Dana Loesch, Substack

Dated But Relevant: “Recall Walker’s 911 call. If he was telling the truth in the moment, even immediately after the shootout, he didn’t know what was happening. Many of these dynamic entries take place late at night, triggering absolute chaos in a home when people were moments before sleeping soundly. Cops are yelling, dogs are barking, and armed men are sprinting through your home in the dark. In that moment—absent immediate clarity regarding the officers’ identity—multiple state statutes give you the right to reach for a gun the Constitution permits you to possess…

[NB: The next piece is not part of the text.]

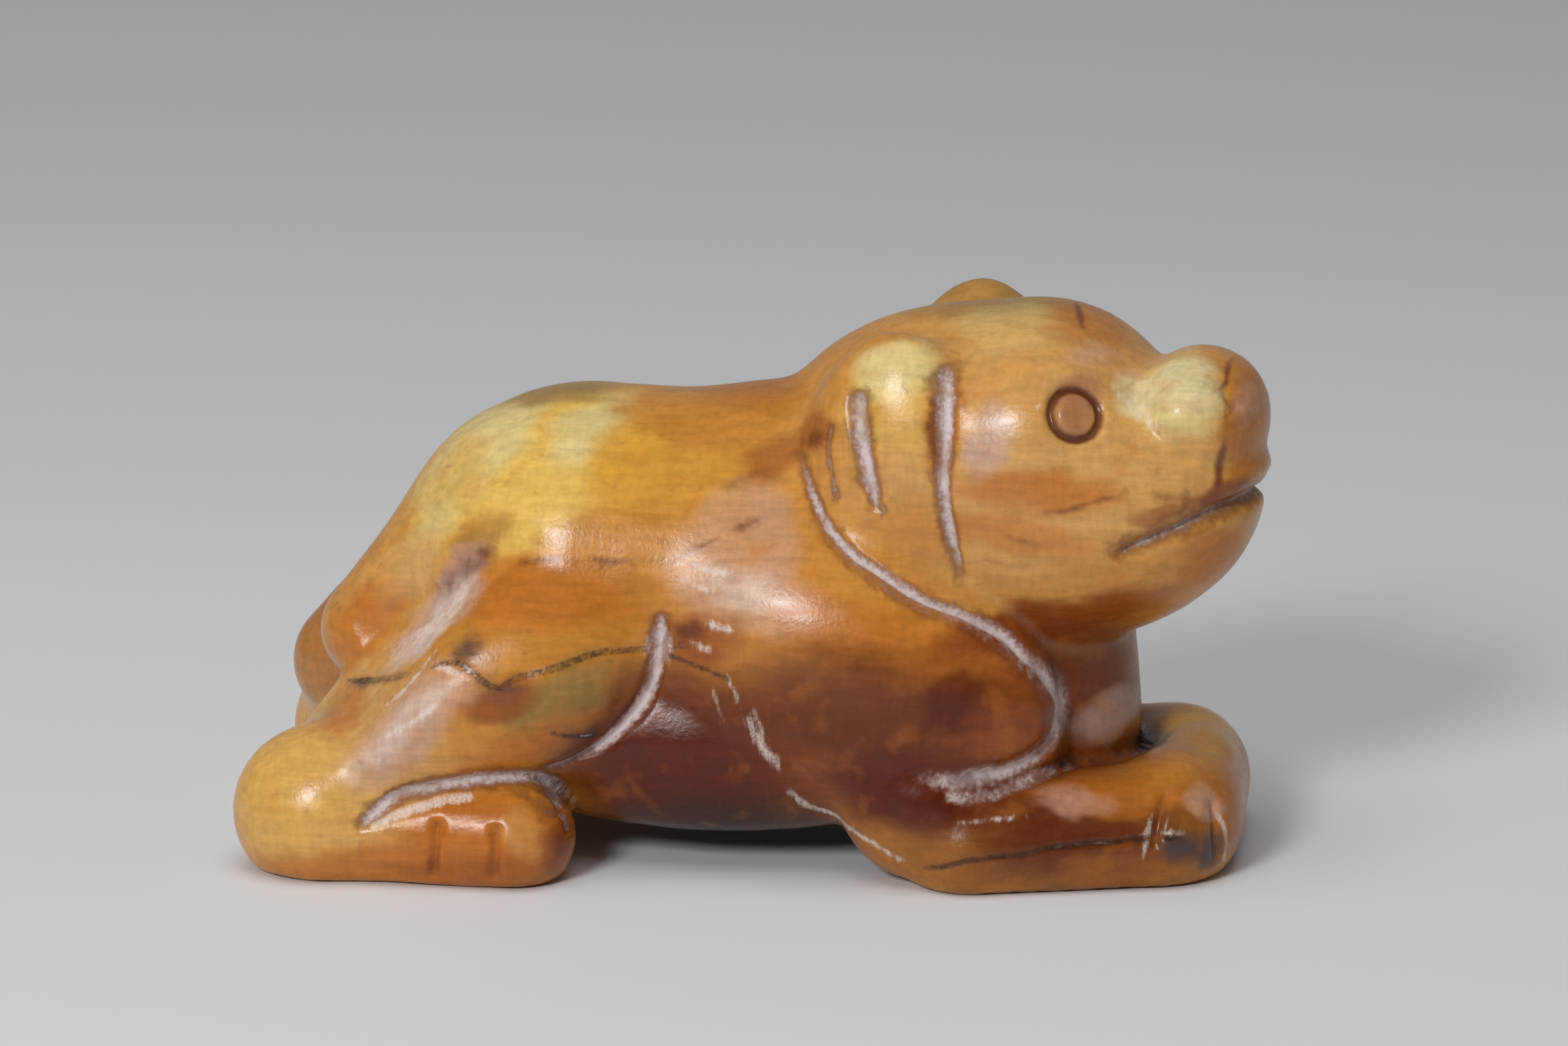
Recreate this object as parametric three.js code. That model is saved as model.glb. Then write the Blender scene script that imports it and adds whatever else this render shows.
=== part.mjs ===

“Something (or some things) have to give, and those ‘things’ are no-knock raids and qualified immunity. Individual liberties should not be sacrificed on the altar of police drug raids, and victims of civil rights abuses should be entitled to receive compensation for their losses, including their injuries and wounds… Supreme Court precedent has empowered these conflicts, but legislatures can change the law. Widespread no-knock raids are incompatible with civil liberties, including one of the most basic civil liberties of all—the fundamental right of self-defense.”
David French, The Dispatch

A libertarian's take

“The March 13 shooting, which has figured prominently in recent protests against police brutality, followed a sadly familiar pattern. Hankison and two other plainclothes officers broke into Taylor's home around 12:40 a.m., awakening her and her boyfriend, Kenneth Walker, who mistook the armed invaders for robbers… This sort of operation is inherently dangerous because the same tactics that police use to catch their targets off guard, in the hope of preventing resistance, predictably lead to that very result as residents exercise their constitutional right to armed self-defense. That scenario has played out again and again in cities across the country for decades…

The problem is the attempt to forcibly prevent Americans from consuming arbitrarily proscribed intoxicants, which is fundamentally immoral because it sanctions violence as a response to peaceful conduct that violates no one's rights. That problem cannot be solved by tinkering at the edges of drug prohibition.”